The lesson this teaches is to adopt immigration laws that facilitate legal entry by immigrants seeking a safe harbor in which to raise their families. That is the comparison to be made between the Jews of Europe and today’s immigrants.

Ronald Haskvitz, Minnetonka

DHS FUNDING

This is a hill worth dying on

To those who say the protesters should get out of the way and let Immigration and Customs Enforcement do their job: After reviewing Department of Homeland Security documents, CBS News determined that less than 14% of those arrested by ICE over the last year had violent criminal records. Most of those “worst of the worst” were already detained in criminal proceedings. Have you asked yourselves: Who are the other 86% that ICE seized off the streets?

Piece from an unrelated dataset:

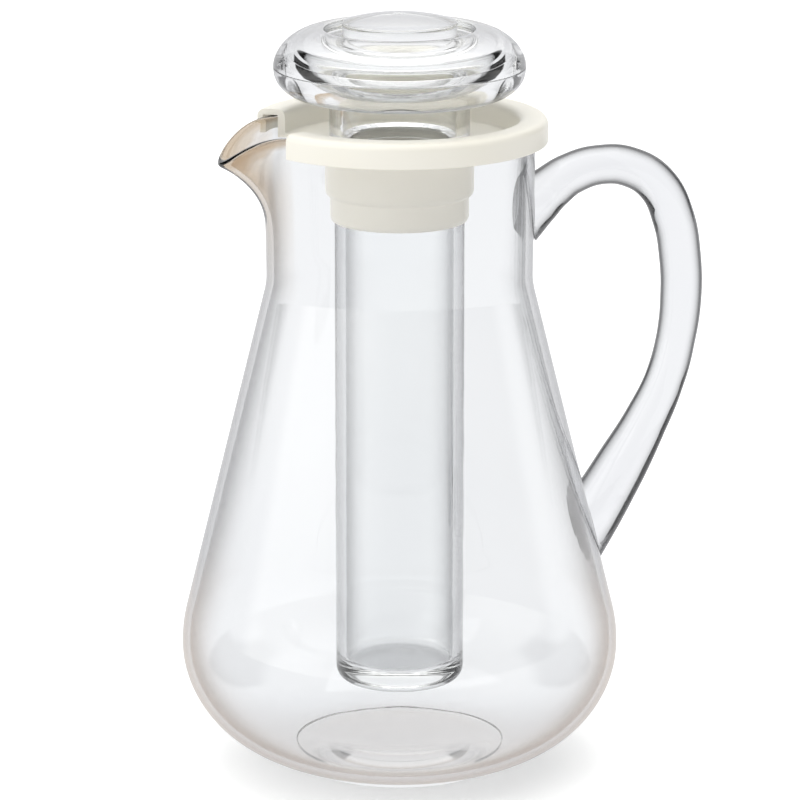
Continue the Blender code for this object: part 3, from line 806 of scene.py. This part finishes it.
def make_tube(lid, body, material):
    """A thick closed tube that hangs by its wider head on the sleeve's ledge."""
    at = lid_heights(lid, body)
    shoulder = at["ledge"] + SEAT_GAP
    floor = lid.tube_bottom + lid.tube_base
    outline = fillet_outline([
        (0.0, floor),
        (lid.tube_bore, floor, lid.tube_floor_edge),
        (lid.tube_bore, at["tube_rim"], lid.tube_rim_edge),
        (lid.tube_head_radius, at["tube_rim"], lid.tube_rim_edge),
        (lid.tube_head_radius, shoulder, lid.tube_head_edge),
        (lid.tube_radius, shoulder),
        (lid.tube_radius, lid.tube_bottom, lid.tube_end_edge),
        (0.0, lid.tube_bottom),
    ], steps=8)
    piece = as_piece(turned(outline, closed=False), "tube_shell", material)
    carry(piece, "tube", "ice_tube")
    return piece


def make_knob_top(knob, material):
    """The knob's top half: a domed middle, a ring-shaped groove and a wide rounded rim."""
    seam = knob.seam_height + SEAT_GAP / 2
    groove = knob.crest_height - knob.groove_depth
    rim_radii = (knob.radius - knob.crest_radius, knob.crest_height - knob.seam_height)
    rim = arc((knob.crest_radius, knob.seam_height), rim_radii, 90, 1, RIM_STEPS, knob.top_power)
    gate = knob.dome_height - knob.gate_depth
    dome = [(0.0, gate), (knob.gate_radius * GATE_FLOOR_SHARE, gate, knob.gate_edge)]
    for step in range(DOME_STEPS + 1):
        out = knob.gate_radius + (knob.dome_radius - knob.gate_radius) * step / DOME_STEPS
        share = out / knob.dome_radius
        height = knob.dome_height + (knob.dome_edge_height - knob.dome_height) * share**2
        dome.append((knob.dome_radius * share, height))
    dome[2] = (*dome[2], knob.gate_edge)
    dome[-1] = (*dome[-1], knob.dome_edge)
    roof = groove - knob.roof
    hollow_radii = (knob.hollow_radius - knob.hollow_flat, roof - knob.seam_height)
    middle = (knob.hollow_flat, knob.seam_height)
    hollow = arc(middle, hollow_radii, 1, 90, HOLLOW_STEPS, knob.hollow_power)
    groove_points = [
        (knob.dome_radius + knob.groove_lean, groove, knob.groove_edge),
        (knob.groove_radius, groove, knob.groove_edge),
        (knob.groove_radius + knob.groove_lean, knob.crest_height - knob.crest_dip, knob.crest_edge),
    ]
    edge = knob.seam_edge
    outline = dome + groove_points + rim + [(knob.radius, seam, edge), (knob.hollow_radius, seam, edge)]
    outline = fillet_outline(outline + hollow + [(0.0, roof)], steps=6)
    piece = as_piece(turned(outline, closed=False), "knob_top", material)
    carry(piece, "knob", "knob_upper_shell")
    return piece


def make_knob_bottom(knob, lid, body, material):
    """The knob's bottom half, with a hollow stem whose spigot closes the tube's mouth."""
    at = lid_heights(lid, body)
    seam = knob.seam_height - SEAT_GAP / 2
    floor = knob.bottom_height + knob.floor
    stem = at["tube_rim"] + SEAT_GAP
    spigot = lid.tube_bore - SLIDE_GAP
    spigot_bottom = stem - knob.spigot_depth
    bowl_radii = (knob.radius - knob.bottom_radius, knob.seam_height - knob.bottom_height)
    bowl_center = (knob.bottom_radius, knob.seam_height)
    bowl = arc(bowl_center, bowl_radii, -1, -90, RIM_STEPS, knob.bottom_power)
    hollow_radii = (knob.hollow_radius - knob.hollow_flat, knob.seam_height - floor)
    middle = (knob.hollow_flat, knob.seam_height)
    hollow = arc(middle, hollow_radii, -90, -1, HOLLOW_STEPS, knob.hollow_power)
    edge = knob.seam_edge
    outline = [
        (spigot - knob.spigot_wall, spigot_bottom, edge),
        (spigot - knob.spigot_wall, stem, edge),
        (knob.stem_bore, stem + knob.spigot_wall, edge),
        (knob.stem_bore, floor, knob.bore_edge),
    ]
    outline += hollow + [(knob.hollow_radius, seam, edge), (knob.radius, seam, edge)] + bowl
    outline += [
        (lid.tube_head_radius, knob.bottom_height, knob.stem_root_edge),
        (lid.tube_head_radius, stem, knob.stem_edge),
        (spigot, stem, edge),
        (spigot, spigot_bottom, edge),
    ]
    piece = as_piece(turned(fillet_outline(outline, steps=6), closed=True), "knob_bottom", material)
    carry(piece, "knob", "knob_lower_shell")
    return piece


# Studio

VIEW_BEARING = math.radians(13.3)
VIEW_PITCH = math.radians(14.714)
VIEW_DISTANCE = 1.7
VIEW_HEIGHT = 0.5953
VIEW_LENS = 197.72
VIEW_SHIFT = 0.0005
SENSOR_WIDTH = 36.0
# Each softbox: its name, place, aim, side and power
SOFTBOXES = (
    ("Top softbox", (0.0, 0.3, 2.2), (0.0, 0.0, 0.1), 1.8, 9.0),
    ("Key softbox", (-1.4, -1.2, 1.6), (0.0, 0.0, 0.2), 1.2, 3.0),
)
# How often light may pass or bounce before it is lost
CLEAR_BOUNCES = 32
MATT_BOUNCES = 8
FLOOR_RADIUS = 9.0
FLOOR_DROP = 0.3 * MM
FLOOR_SIDES = 96
WHITE = (1.0, 1.0, 1.0)
# The floor's own light seen directly, and its light and shade seen through the clear pieces
FLOOR_GLOW = (0.40, 0.40, 0.40)
FLOOR_GLOW_INSIDE = (0.72, 0.725, 0.745)
FLOOR_SHADE_INSIDE = (0.18, 0.18, 0.18)
# The studio's walls: pale behind the object, and a bright left and a dim right on the camera's side.
# Each fade runs between two sines of the angle across, along or up the view.
WALLS = (0.94, 0.945, 0.96)
FRONT_LEFT = (1.70, 1.70, 1.67)
FRONT_RIGHT = (0.36, 0.36, 0.37)
FRONT_FADE = (-0.90, 0.0)
BEHIND_FADE = (-0.12, 0.10)
CEILING = (1.35, 1.35, 1.33)
CEILING_FADE = (0.35, 0.95)
DRAPE_COLOUR = (0.012, 0.012, 0.012)
DRAPE_INNER = (0.54, 0.60)
DRAPE_OUTER = (0.90, 0.96)
DRAPE_TOP = (0.55, 0.70)


def make_floor(material):
    sheet = bmesh.new()
    bmesh.ops.create_circle(sheet, cap_ends=True, segments=FLOOR_SIDES, radius=FLOOR_RADIUS)
    bmesh.ops.translate(sheet, verts=sheet.verts, vec=(0.0, 0.0, -FLOOR_DROP))
    floor = as_piece(sheet, "studio_floor", material)
    return floor


def floor_material(tint):
    """Matt and lit from below: white by itself, a little greyer where the clear pieces show it."""
    shader = Shader("Studio floor")
    dust = shader.noise(3.0, detail=3.0).clamped(0.3, 0.8)
    direct = shader.add("ShaderNodeLightPath").outputs["Is Camera Ray"]
    bare = shader.mix(dust * 0.3, tint, tuple(value * 0.985 for value in tint))
    patterns = {
        "Base Color": shader.mix(direct, FLOOR_SHADE_INSIDE, bare),
        "Emission Color": shader.mix(direct, FLOOR_GLOW_INSIDE, FLOOR_GLOW),
        "Roughness": dust * 0.1 + 0.8,
    }
    return shader.finish({"Specular IOR Level": 0.0, "Emission Strength": 1.0}, patterns)


def make_softbox(name, place, aim, side, power):
    light = bpy.data.lights.new(name, "AREA")
    light.shape = "SQUARE"
    light.size = side
    light.energy = power
    lamp = bpy.data.objects.new(name, light)
    bpy.context.scene.collection.objects.link(lamp)
    lamp.location = place
    lamp.rotation_euler = (Vector(aim) - Vector(place)).to_track_quat("-Z", "Y").to_euler()
    return lamp


class WorldShader(Shader):
    """The studio round the floor: the same node helpers on the world's tree."""

    def __init__(self, name):
        self.material = bpy.data.worlds.new(name)
        self.material.use_nodes = True
        self.tree = self.material.node_tree
        self.surface = self.tree.nodes["Background"]
        self.place = self.add("ShaderNodeTexCoord").outputs["Generated"]


def make_world():
    """Pale walls with two dark drapes, one at each side of the camera's view."""
    shader = WorldShader("Studio")
    turn = {"Vector": shader.place, "Rotation": (0.0, 0.0, VIEW_BEARING)}
    turned_place = shader.add("ShaderNodeMapping", {}, turn).outputs["Vector"]
    split = shader.add("ShaderNodeSeparateXYZ", {}, {"Vector": turned_place})
    sideways = Wave(shader, split.outputs["X"])
    across = sideways.maths("ABSOLUTE", sideways)
    up = Wave(shader, split.outputs["Z"])
    behind = Wave(shader, split.outputs["Y"]).clamped(*BEHIND_FADE)
    drape = across.clamped(*DRAPE_INNER) * (1 - across.clamped(*DRAPE_OUTER))
    drape = drape * (1 - up.clamped(*DRAPE_TOP))
    front = shader.mix(sideways.clamped(*FRONT_FADE), FRONT_LEFT, FRONT_RIGHT)
    walls = shader.mix(behind, front, WALLS)
    walls = shader.mix(up.clamped(*CEILING_FADE), walls, CEILING)
    studio = shader.mix(drape * behind, walls, DRAPE_COLOUR)
    direct = shader.add("ShaderNodeLightPath").outputs["Is Camera Ray"]
    shader.finish({"Strength": 1.0}, {"Color": shader.mix(direct, studio, WHITE)})
    bpy.context.scene.world = shader.material
    bpy.context.scene.view_settings.view_transform = "Standard"


def deepen_light_paths():
    """Lets light through all the clear walls that stand one behind another."""
    light_paths = bpy.context.scene.cycles
    light_paths.max_bounces = CLEAR_BOUNCES
    light_paths.transmission_bounces = CLEAR_BOUNCES
    light_paths.glossy_bounces = CLEAR_BOUNCES
    light_paths.diffuse_bounces = MATT_BOUNCES


def make_camera():
    view = bpy.data.cameras.new("Camera")
    camera = bpy.data.objects.new("Camera", view)
    bpy.context.scene.collection.objects.link(camera)
    across, along = math.sin(VIEW_BEARING), math.cos(VIEW_BEARING)
    camera.location = (-VIEW_DISTANCE * across, -VIEW_DISTANCE * along, VIEW_HEIGHT)
    camera.rotation_euler = (math.pi / 2 - VIEW_PITCH, 0.0, -VIEW_BEARING)
    view.sensor_width = SENSOR_WIDTH
    view.lens = VIEW_LENS
    view.shift_x = VIEW_SHIFT
    view.dof.use_dof = False
    bpy.context.scene.camera = camera
    return camera


# Operators


class PITCHER_OT_body(bpy.types.Operator):
    """Build the clear body with its spout and foot"""

    bl_idname = "pitcher.body"
    bl_label = "Body"

    def execute(self, context):
        finish = context.scene.pitcher_finish
        material = clear_plastic(
            "Clear body acrylic", tuple(finish.clear), tuple(finish.edge),
            lip=tuple(finish.lip), warm_edge_shade=tuple(finish.edge_shade_warm),
        )
        make_body(context.scene.pitcher_body, material)
        return {"FINISHED"}


class PITCHER_OT_handle(bpy.types.Operator):
    """Build the clear rod handle"""

    bl_idname = "pitcher.handle"
    bl_label = "Handle"

    def execute(self, context):
        finish = context.scene.pitcher_finish
        tints = (tuple(finish.rod), tuple(finish.rod_edge_shade))
        material = clear_plastic("Clear handle acrylic", *tints, ROD_EDGE_SHADE)
        make_handle(context.scene.pitcher_body, material)
        return {"FINISHED"}


class PITCHER_OT_lid_ring(bpy.types.Operator):
    """Build the ivory lid ring with its sleeve"""

    bl_idname = "pitcher.lid_ring"
    bl_label = "Lid ring"

    def execute(self, context):
        finish = context.scene.pitcher_finish
        lid, body = context.scene.pitcher_lid, context.scene.pitcher_body
        tones = (tuple(finish.ivory), tuple(finish.ivory_warm), tuple(finish.ivory_sleeve_light))
        material = ivory_plastic("Ivory lid plastic", *tones, lid_heights(lid, body)["bottom"])
        make_ring(lid, body, material)
        return {"FINISHED"}


class PITCHER_OT_tube(bpy.types.Operator):
    """Build the clear ice tube"""

    bl_idname = "pitcher.tube"
    bl_label = "Ice tube"

    def execute(self, context):
        finish = context.scene.pitcher_finish
        tints = (tuple(finish.tube), tuple(finish.edge_shade_soft))
        material = clear_plastic("Clear tube acrylic", *tints, TUBE_EDGE_SHADE, TUBE_RIPPLE)
        make_tube(context.scene.pitcher_lid, context.scene.pitcher_body, material)
        return {"FINISHED"}


class PITCHER_OT_knob(bpy.types.Operator):
    """Build the two clear shells of the knob"""

    bl_idname = "pitcher.knob"
    bl_label = "Knob"

    def execute(self, context):
        finish = context.scene.pitcher_finish
        material = clear_plastic("Clear knob acrylic", tuple(finish.clear), tuple(finish.edge_shade_soft))
        knob, lid = context.scene.pitcher_knob, context.scene.pitcher_lid
        make_knob_top(knob, material)
        make_knob_bottom(knob, lid, context.scene.pitcher_body, material)
        return {"FINISHED"}


class PITCHER_OT_stage(bpy.types.Operator):
    """Build the floor, the walls, the lights and the camera"""

    bl_idname = "pitcher.stage"
    bl_label = "Studio"

    def execute(self, context):
        make_camera()
        make_world()
        deepen_light_paths()
        make_floor(floor_material(tuple(context.scene.pitcher_finish.floor)))
        for softbox in SOFTBOXES:
            make_softbox(*softbox)
        return {"FINISHED"}


STEPS = (
    ("pitcher.stage", "Studio"),
    ("pitcher.body", "Body"),
    ("pitcher.handle", "Handle"),
    ("pitcher.lid_ring", "Lid ring"),
    ("pitcher.tube", "Ice tube"),
    ("pitcher.knob", "Knob"),
)


class PITCHER_PT_panel(bpy.types.Panel):
    """Sidebar panel that lists the pitcher's pieces"""

    bl_label = "Clear pitcher"
    bl_idname = "PITCHER_PT_panel"
    bl_space_type = "VIEW_3D"
    bl_region_type = "UI"
    bl_category = "Pitcher"

    def draw(self, context):
        for operator, label in STEPS:
            self.layout.operator(operator, text=label)
        for name in GROUPS:
            group = getattr(context.scene, name)
            column = self.layout.column()
            for key in group.__annotations__:
                column.prop(group, key)


GROUPS = {
    "pitcher_body": PitcherBodySizes,
    "pitcher_lid": PitcherLidSizes,
    "pitcher_knob": PitcherKnobSizes,
    "pitcher_finish": PitcherFinish,
}
CLASSES = (
    *GROUPS.values(),
    PITCHER_OT_body,
    PITCHER_OT_handle,
    PITCHER_OT_lid_ring,
    PITCHER_OT_tube,
    PITCHER_OT_knob,
    PITCHER_OT_stage,
    PITCHER_PT_panel,
)


def register():
    for item in CLASSES:
        bpy.utils.register_class(item)
    for name, group in GROUPS.items():
        setattr(bpy.types.Scene, name, bpy.props.PointerProperty(type=group))


def unregister():
    for name in GROUPS:
        delattr(bpy.types.Scene, name)
    for item in reversed(CLASSES):
        bpy.utils.unregister_class(item)


def main():
    register()
    for operator, _ in STEPS:
        group, name = operator.split(".")
        getattr(getattr(bpy.ops, group), name)()


if __name__ == "__main__":
    main()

To Democrats in Congress, during their negotiation about continued funding for DHS: 2,000 agents still in Minnesota continue their racist profiling to arrest/abduct/intimidate/brutalize our neighbors, many of whom are following proper immigration procedure or are even U.S. citizens. We beg you, use your lever of power to end the madness. No more stopgap funding. DHS operations should halt entirely until ICE activity is reset to something resembling immigration enforcement.

To Republican politicians everywhere, many of whom initially expressed shock at the killing of two nonviolent protesters but, as usual, quickly fell in line when they observed which way the Trumpian winds were blowing: Grow a spine. Open your eyes and stand up for an actual principle, or resign and get out of the way for someone who can.